GARDEN CONTEST: The committee in charge of the U. S. Garden Army Contest between the children in this community has finished their work of inspections of the gardens. Good arrangement and evidence of careful tending were shown in most cases and the judges found deciding where to place the awards difficult. The judges were Miss Marguerite Wheeling, Mrs. C. M. Harter, and Mrs. W. C. Ivins. Ruth Wasson was awarded first place and Howard and Edith Sutliff second. Third place was declared a tie between Hugh Yaley and Gladys and Agnes Mudd. The committee arranged for a display of garden products in August at which time prizes will be awarded for the six best beets, potatoes and carrots and also for the best collection of vegetables.
LOCAL AND AREA NEWS: Oscar Hamburg has sold his interest in the Curtis & Hamburg Taxi and Auto Truck Service Company to his partner, W.V. Curtis. Nat Bruen is in Saskatchewan, Canada looking after interests. Miss Ruth McMillan is suffering from a badly crushed finger having caught it in an auto door. Miss Mabel Simpson, who has been in the government employ at Washington, D.C. returned to the home of her parents, Mr. and Mrs. Ed Simpson. The Economy Manufacturing Co. of Lomax has been awarded the contract to furnish the U.S War Dept with 50,000 brooms.
While enroute to Burlington the auto in which Richard Frye and family were riding was wrecked just east of Stronghurst by another car which came up behind and attempted to pass it. One of the front wheels of the Frye car was broken down and considerable other damage indicated. Fortunately, no one was injured. Oliver Pitts of West Virginia spent several days visiting his brother Samuel Pitts. Sterling F. Simpson, Sr. of Macomb came over to Stronghurst to pick up his son, Sterling F., Jr. so he might spend the Fourth with his family. Mr. and Mrs. David Blanchard of Washington, D.C. visited the home of the lady's parents, Mr. and Mrs. F. V. Brokaw, southeast of town.

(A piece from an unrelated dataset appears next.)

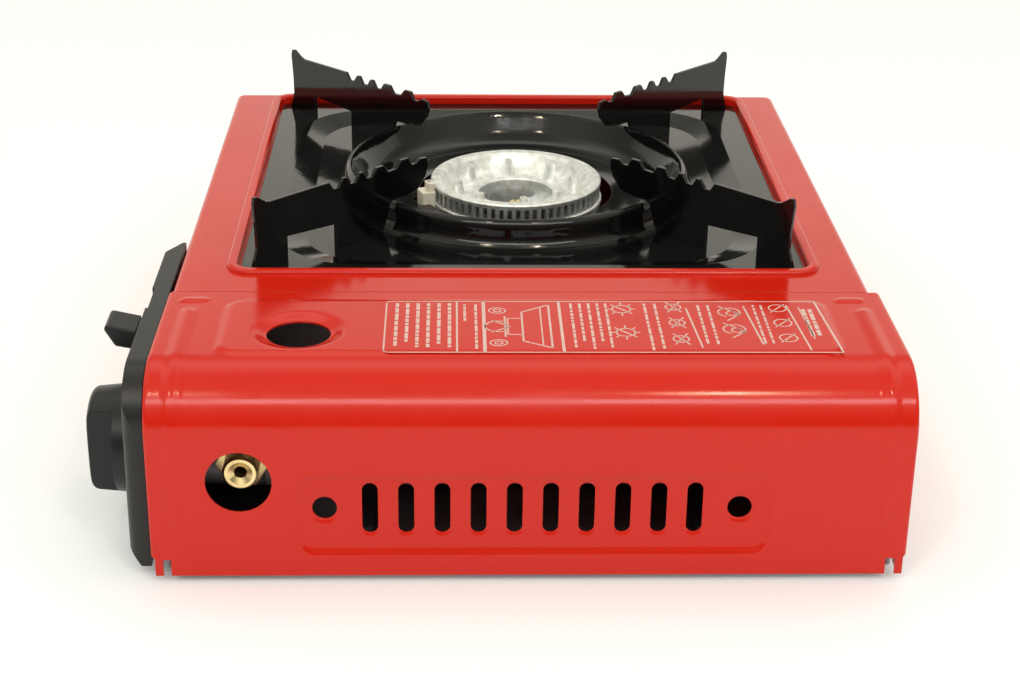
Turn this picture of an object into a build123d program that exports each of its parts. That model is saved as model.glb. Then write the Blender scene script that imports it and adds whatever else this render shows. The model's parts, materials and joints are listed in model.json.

Miss Marta Brokaw, the other daughter, who has been engaged in governmental work at Washington for the past few years, is also home. Work on the foundation for Stronghurst' new hotel which Messrs. Vaughn and Dickinson are to build on the site of and to the rear of the Morgan building on the west side of Broadway was begun. The farm Bureau office which occupied the north half of the Morgan building has been moved into temporary quarters over the First National Bank.
GLADSTONE GLEANINGS: Mrs. Will Graham and sons, Loren and Howard, went to Ely, Ia to remain over the 4th of July with her son Farrell and family. Al Fuerat and son Bud of Keokuk, Ia.. visited relatives and were guests at the Greeny Jacob home. The stork made a call at the home of Mr. and Mrs. Clark Elvine and left them a fine baby girl weighing 7 lbs. Mrs. Elvine is the little French bride who came over to her soldier husband last July. C. A. Hedges had a fine new porch nearly finished on his residence. Nearly everyone from here visited Burlington during the regatta and 4th of July celebration. Ralph Miller of Gladstone was the first one to come over from Burlington in an airplane. He dropped a package off for D. S. Bryan and after circling the village several times returned to Burlington.
LOMAX LINGERINGS: Mrs. Jessie Clark and family are visiting relatives at Barry, Mo. Roger Vaughn is spending his summer vacation with home folks. Aunt Rebekah McKim is visiting friends in town having returned from the home of her daughter, Mrs. Jane Haigh of Nebraska. Everett Sherwood left for Morgantown, W. Va. where he has a position. Stuart Hoover, who has been overseas in the U.S. army, is spending a few days with his brother, Geo. Hoover and family. Mrs. Nancy Gaun, wife of R. R. Gaun, age 54 years, passed away at her home after but a few minutes illness of heart trouble. She had been in good health and her death was a severe shock to the family. The funeral was conducted at the residence and burial was in the Shaw Cemetery.